31. At paragraph 43 of Agyarko, the Supreme Court adopted the view that "insurmountable obstacles" needs to be understood in a practical and realistic sense and at paragraph 45 that outside the Rules leave to remain may be granted in "exceptional circumstances" and adopted the Respondent's view in its then current Instructions that these were "circumstances in which refusal would result in unjustifiably harsh consequences for the individual such that refusal? Would not be proportionate".
32. At paragraph 51 the Supreme Court found:
?. If, on the other hand, and applicant - even if residing in the UK unlawfully - was otherwise certain to be granted leave to enter, at least if an application were made from outside the UK, then there might be no public interest in his or her removal?..
and at paragraph 57 that:
?. The critical issue will generally be whether, giving due weight to the strength of the public interest in the removal of the person in the case before it, the Article 8 claim is sufficiently strong to outweigh it. In general, in cases concerned with precarious family life, a very strong or compelling claim is required to outweigh the public interest in immigration control.
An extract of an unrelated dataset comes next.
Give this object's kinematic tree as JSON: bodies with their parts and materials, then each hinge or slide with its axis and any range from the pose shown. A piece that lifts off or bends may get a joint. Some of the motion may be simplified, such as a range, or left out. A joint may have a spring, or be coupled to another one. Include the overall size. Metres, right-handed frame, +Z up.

33. Looking at the evidence in the round, and the inevitable disruption to the family life of each of the Sponsor and the Appellant, what the Sponsor's doctor has written about the likely increased pressure on the Sponsor's psychological health, I conclude the Appellant has shown that, applying the Agyarko test of stringency there are very significant obstacles to the establishment of family life with the Sponsor in Zimbabwe.
34. The remaining issue is whether the Appellant has shown there is no real public benefit in the maintenance of immigration controls if she were forced to return to Zimbabwe to seek entry clearance in the light of the findings already made about the likelihood of her show meeting all the requirements of the relevant Immigration Rules for entry clearance for settlement as a spouse.
35. Having regard to the views expressed in Chikwamba already mentioned, the findings already made and the prospect of the Appellant satisfying the requirements of the Immigration Rules on an entry clearance application and considering the factors identified in s.117B of the 2002 Act (including the precariousness issue), I find that in these particular circumstances reduced weight can be attached to the need to maintain immigration controls, such that the Respondent's decision is disproportionate to any of the legitimate public objectives identified by Article 8(2) of the European Convention. The appeal is allowed on human rights grounds.
36. There was no request for an anonymity direction and having heard the appeal, I consider none is warranted.
SUMMARY OF DECISION
The appeal of the Appellant is allowed on human rights grounds.
No anonymity direction is made.
Signed/Official Crest Date 28. vi. 2019
Designated Judge Shaerf
A Deputy Judge of the Upper Tribunal
TO THE RESPONDENT: FEE AWARD
I have allowed the appeal and decline to make any fee award because the appeals have been allowed on the basis of evidence submitted subsequent to the Respondent's decision.
Signed/Official Crest Date 28. vi. 2019
Designated Judge Shaerf
A Deputy Judge of the Upper Tribunal.